Asking Questions and Handing Out Cookies

Today in first period we had a discussion on exchange rates of currency in other countries.   Our teacher talked about it for a while and showed us a website where we could calculate different exchange rates.  She showed us various graphs of the changes in time of the value of a certain currency, and it was interesting to me.  I had some questions in my head, but I wasn’t sure if they were dumb or good questions.

Near the end of her discussion, I thought about my questions.  When I started to seriously consider asking them, my heart pounded like crazy!

And I decided to ask anyways.  🙂

Apparently they were good questions because she thought about them for a while and then talked about them for a long time.  I think she was glad that I was really paying attention and thinking about what she was saying, since a majority of our class didn’t seem to be listening.

In second period, I took a Photoshop certification test and was the second in all my teacher’s classes to pass it!  I talked to my teacher quite a bit, and she said she was proud of me.  The test had a lot of problems and had ridiculously slow loading time, so much so that errors often popped up and it skipped questions.  I was surprised that I still was able to pass even with all those difficulties with the test.

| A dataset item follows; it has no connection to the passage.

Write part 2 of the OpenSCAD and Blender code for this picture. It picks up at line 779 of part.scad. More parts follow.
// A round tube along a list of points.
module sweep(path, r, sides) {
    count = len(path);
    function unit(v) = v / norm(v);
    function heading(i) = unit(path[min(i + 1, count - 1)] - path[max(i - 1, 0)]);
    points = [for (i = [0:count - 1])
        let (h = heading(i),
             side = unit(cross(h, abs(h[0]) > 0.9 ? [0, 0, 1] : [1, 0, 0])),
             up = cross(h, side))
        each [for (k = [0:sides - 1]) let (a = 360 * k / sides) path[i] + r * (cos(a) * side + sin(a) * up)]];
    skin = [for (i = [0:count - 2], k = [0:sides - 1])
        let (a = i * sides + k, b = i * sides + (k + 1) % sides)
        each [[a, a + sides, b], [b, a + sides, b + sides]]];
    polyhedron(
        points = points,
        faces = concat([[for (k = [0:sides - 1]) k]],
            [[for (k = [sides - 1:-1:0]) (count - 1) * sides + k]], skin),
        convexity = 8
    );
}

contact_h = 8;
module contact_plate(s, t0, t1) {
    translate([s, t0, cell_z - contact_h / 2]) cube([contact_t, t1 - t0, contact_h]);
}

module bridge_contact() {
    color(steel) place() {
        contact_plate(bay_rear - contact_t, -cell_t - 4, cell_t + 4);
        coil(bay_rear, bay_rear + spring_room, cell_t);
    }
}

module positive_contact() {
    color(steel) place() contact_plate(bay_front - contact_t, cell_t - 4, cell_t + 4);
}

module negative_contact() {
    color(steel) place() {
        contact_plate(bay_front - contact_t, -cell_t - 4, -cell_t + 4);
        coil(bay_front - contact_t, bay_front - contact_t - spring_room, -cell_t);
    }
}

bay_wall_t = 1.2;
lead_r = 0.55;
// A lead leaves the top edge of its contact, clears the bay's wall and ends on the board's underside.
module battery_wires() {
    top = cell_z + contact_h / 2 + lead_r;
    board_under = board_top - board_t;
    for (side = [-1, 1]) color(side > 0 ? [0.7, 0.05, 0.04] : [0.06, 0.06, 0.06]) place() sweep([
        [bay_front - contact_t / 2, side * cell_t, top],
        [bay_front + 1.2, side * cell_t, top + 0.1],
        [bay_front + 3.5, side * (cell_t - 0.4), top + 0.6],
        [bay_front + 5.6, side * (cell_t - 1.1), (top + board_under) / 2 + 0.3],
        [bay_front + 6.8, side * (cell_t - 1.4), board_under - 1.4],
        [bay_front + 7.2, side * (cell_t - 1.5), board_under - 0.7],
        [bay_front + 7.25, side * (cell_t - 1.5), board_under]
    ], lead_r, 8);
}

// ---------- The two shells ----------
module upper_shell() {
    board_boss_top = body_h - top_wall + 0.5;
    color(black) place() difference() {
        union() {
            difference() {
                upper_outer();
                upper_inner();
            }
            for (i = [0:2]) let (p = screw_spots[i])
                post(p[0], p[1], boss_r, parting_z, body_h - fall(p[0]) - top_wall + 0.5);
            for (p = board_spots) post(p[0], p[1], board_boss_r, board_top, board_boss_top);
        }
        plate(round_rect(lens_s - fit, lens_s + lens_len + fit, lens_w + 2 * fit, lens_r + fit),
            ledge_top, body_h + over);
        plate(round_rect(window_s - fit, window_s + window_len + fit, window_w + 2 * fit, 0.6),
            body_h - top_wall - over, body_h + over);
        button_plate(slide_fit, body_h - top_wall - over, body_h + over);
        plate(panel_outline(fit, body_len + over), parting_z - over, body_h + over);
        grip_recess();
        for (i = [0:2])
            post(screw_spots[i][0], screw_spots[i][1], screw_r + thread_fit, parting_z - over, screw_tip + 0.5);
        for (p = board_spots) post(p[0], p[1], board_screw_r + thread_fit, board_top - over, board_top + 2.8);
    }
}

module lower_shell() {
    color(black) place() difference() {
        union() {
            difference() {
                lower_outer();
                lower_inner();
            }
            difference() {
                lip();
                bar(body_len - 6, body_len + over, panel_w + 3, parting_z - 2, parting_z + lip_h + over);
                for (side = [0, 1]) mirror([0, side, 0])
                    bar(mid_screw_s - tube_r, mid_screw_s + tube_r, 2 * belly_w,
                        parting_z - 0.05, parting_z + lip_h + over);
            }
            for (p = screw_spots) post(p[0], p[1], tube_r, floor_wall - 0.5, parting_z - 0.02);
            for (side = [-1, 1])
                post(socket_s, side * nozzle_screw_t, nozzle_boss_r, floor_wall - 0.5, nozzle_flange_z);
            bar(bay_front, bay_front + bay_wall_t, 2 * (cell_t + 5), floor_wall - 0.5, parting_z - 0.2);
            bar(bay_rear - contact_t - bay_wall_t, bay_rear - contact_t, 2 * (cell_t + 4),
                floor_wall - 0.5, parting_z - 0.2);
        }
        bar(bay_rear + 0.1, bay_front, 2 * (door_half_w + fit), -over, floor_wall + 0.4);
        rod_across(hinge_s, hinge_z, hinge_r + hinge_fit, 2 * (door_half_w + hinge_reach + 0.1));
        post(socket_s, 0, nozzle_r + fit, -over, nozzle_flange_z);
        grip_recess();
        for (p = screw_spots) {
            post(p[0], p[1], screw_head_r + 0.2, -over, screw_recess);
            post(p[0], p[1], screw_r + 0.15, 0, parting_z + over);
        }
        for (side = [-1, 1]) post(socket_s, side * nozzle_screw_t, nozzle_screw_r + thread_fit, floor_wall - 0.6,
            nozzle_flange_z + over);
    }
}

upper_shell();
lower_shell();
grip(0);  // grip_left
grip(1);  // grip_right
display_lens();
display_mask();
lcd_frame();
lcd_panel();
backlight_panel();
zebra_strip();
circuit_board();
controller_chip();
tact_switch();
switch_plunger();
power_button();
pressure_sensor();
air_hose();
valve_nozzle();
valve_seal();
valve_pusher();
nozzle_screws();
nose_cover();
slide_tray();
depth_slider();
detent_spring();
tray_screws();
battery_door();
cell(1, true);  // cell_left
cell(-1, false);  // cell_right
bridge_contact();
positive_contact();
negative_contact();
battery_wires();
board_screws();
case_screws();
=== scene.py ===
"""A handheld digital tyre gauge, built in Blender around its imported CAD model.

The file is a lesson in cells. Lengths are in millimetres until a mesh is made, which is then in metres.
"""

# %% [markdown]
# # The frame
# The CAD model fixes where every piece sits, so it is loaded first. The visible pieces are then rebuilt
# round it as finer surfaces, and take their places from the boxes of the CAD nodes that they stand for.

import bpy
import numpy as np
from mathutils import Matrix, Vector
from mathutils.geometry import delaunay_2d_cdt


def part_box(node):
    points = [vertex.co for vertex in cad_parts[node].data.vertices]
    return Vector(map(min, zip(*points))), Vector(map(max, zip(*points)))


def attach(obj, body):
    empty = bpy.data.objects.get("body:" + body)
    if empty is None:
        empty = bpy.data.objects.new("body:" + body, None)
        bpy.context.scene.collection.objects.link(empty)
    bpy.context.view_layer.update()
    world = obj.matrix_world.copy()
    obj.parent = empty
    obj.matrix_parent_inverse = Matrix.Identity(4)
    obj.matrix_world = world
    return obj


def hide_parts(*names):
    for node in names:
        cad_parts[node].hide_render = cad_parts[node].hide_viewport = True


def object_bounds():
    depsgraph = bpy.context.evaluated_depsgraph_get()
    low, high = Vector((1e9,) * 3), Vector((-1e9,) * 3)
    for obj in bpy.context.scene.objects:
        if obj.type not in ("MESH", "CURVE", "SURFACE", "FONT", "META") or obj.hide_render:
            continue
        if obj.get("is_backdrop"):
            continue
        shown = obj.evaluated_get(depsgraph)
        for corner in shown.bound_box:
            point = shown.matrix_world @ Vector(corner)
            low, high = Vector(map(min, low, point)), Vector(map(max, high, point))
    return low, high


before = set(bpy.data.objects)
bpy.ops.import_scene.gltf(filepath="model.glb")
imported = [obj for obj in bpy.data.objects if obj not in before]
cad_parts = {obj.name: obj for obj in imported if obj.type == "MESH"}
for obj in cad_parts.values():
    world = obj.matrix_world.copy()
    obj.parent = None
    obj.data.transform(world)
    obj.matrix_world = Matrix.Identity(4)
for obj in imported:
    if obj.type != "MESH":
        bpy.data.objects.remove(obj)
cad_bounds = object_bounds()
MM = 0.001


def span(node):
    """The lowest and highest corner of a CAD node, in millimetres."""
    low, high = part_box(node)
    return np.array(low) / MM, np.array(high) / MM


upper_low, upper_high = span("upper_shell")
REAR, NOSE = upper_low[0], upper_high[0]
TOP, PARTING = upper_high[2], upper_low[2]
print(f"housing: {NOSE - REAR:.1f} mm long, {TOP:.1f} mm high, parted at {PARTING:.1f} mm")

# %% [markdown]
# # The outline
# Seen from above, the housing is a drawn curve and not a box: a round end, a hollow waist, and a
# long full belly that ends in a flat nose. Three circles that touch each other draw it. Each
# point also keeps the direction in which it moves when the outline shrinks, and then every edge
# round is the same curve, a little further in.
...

I have third period with the same teacher, so I ended up staying in my same seat as I have second period as I was finishing up that test (even though I normally sit in a different seat third period).  It took over an hour to get through because of how slow it was.  Since I was in a different seat, someone different sat next to me.  I don’t know her well but I know that she’s very nice.  I talked to her a little about the dance tonight and she showed me a picture of her dress on her phone.  After I finished taking the test, we helped each other out with a Photoshop project we were all working on together as a class.  One of my friends, Sue, had brought me cookies and a really nice card that morning for my birthday (since it’s on Sunday).  I offered the girl I was sitting next to one of the cookies, and she smiled and said thank you.  She then told me happy birthday and we talked about turning 18.

When I saw Sue later I offered her one of her own cookies, and she was eager to have one too.  Later in 5th period I gave another cookie to my lab partner Ben and he apparently liked it a lot because he was acting silly and dancing after I gave it to him.

Several people wished me happy birthday throughout the day, and it was nice.  I had a pretty good day, and I’m looking forward to the weekend!